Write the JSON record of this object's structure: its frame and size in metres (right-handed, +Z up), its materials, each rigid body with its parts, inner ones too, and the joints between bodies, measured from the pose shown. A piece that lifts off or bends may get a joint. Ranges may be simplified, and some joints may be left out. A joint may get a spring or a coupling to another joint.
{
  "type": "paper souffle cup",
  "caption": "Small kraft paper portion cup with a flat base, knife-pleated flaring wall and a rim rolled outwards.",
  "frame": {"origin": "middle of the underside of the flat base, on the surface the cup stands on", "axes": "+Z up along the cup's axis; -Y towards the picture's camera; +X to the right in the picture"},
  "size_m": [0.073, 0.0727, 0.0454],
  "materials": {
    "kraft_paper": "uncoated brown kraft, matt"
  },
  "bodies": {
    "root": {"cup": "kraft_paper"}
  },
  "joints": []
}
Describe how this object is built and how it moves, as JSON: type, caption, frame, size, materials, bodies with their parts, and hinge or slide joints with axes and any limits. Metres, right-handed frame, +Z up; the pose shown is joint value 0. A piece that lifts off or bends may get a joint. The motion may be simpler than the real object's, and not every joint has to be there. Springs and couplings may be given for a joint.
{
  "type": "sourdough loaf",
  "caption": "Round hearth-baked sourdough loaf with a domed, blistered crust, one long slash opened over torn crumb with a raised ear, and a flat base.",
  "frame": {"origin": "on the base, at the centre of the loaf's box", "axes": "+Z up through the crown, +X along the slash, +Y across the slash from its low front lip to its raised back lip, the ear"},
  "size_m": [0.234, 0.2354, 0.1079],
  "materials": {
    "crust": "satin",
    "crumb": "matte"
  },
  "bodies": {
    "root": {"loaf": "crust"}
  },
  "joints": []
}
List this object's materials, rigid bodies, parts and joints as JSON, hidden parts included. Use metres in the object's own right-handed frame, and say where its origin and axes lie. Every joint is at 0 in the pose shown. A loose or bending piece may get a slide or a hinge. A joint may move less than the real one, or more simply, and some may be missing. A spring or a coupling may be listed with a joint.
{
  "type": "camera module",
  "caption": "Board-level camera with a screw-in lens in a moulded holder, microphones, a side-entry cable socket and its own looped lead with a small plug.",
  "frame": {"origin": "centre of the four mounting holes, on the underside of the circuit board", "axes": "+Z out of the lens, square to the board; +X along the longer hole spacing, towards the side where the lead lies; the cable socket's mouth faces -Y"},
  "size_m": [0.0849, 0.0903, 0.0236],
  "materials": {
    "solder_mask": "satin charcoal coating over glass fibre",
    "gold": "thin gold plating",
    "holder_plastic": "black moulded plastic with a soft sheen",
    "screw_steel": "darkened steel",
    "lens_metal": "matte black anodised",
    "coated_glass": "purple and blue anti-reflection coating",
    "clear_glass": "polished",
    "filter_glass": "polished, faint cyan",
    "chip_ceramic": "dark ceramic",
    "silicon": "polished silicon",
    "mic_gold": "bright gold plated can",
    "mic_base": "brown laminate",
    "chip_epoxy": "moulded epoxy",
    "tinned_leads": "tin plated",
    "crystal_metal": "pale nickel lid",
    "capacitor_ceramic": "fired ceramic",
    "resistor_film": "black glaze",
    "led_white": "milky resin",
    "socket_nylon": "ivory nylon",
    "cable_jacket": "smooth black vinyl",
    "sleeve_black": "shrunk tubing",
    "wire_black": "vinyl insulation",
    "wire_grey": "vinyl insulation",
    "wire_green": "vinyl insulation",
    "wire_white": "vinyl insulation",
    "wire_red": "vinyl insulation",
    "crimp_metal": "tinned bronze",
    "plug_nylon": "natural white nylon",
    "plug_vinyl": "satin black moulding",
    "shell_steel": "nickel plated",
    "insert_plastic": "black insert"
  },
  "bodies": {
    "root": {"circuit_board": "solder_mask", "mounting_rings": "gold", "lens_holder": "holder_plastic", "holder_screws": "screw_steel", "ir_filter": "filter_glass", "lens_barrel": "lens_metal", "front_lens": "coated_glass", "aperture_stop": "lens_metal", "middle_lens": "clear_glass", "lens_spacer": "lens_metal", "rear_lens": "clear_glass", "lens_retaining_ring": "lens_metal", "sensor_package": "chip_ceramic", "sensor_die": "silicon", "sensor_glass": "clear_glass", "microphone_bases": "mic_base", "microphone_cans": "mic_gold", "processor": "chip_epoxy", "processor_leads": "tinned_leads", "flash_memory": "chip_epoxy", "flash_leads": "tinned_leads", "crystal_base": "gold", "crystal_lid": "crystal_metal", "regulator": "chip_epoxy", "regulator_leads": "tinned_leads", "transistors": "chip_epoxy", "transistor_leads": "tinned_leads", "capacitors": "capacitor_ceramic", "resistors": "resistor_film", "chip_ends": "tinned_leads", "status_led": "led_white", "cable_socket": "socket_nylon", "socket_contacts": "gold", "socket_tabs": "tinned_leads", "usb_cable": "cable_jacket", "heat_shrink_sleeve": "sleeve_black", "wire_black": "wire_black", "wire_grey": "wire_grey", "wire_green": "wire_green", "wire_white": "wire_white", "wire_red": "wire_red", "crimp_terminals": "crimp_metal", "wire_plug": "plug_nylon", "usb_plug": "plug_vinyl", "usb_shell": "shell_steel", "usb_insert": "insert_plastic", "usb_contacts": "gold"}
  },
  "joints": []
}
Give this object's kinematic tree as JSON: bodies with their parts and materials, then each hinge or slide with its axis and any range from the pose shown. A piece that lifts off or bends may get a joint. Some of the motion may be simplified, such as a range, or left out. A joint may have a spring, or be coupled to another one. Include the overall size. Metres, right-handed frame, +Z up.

^^^^^^^^

WHAT YOU WILL DO = Identify and copy all lines with the word "piece".

THE RESULT =
Write the JSON record of this object's structure: its frame and size in metres (right-handed, +Z up), its materials, each rigid body with its parts, inner ones too, and the joints between bodies, measured from the pose shown. A piece that lifts off or bends may get a joint. Ranges may be simplified, and some joints may be left out. A joint may get a spring or a coupling to another joint.
Describe how this object is built and how it moves, as JSON: type, caption, frame, size, materials, bodies with their parts, and hinge or slide joints with axes and any limits. Metres, right-handed frame, +Z up; the pose shown is joint value 0. A piece that lifts off or bends may get a joint. The motion may be simpler than the real object's, and not every joint has to be there. Springs and couplings may be given for a joint.
List this object's materials, rigid bodies, parts and joints as JSON, hidden parts included. Use metres in the object's own right-handed frame, and say where its origin and axes lie. Every joint is at 0 in the pose shown. A loose or bending piece may get a slide or a hinge. A joint may move less than the real one, or more simply, and some may be missing. A spring or a coupling may be listed with a joint.
Give this object's kinematic tree as JSON: bodies with their parts and materials, then each hinge or slide with its axis and any range from the pose shown. A piece that lifts off or bends may get a joint. Some of the motion may be simplified, such as a range, or left out. A joint may have a spring, or be coupled to another one. Include the overall size. Metres, right-handed frame, +Z up.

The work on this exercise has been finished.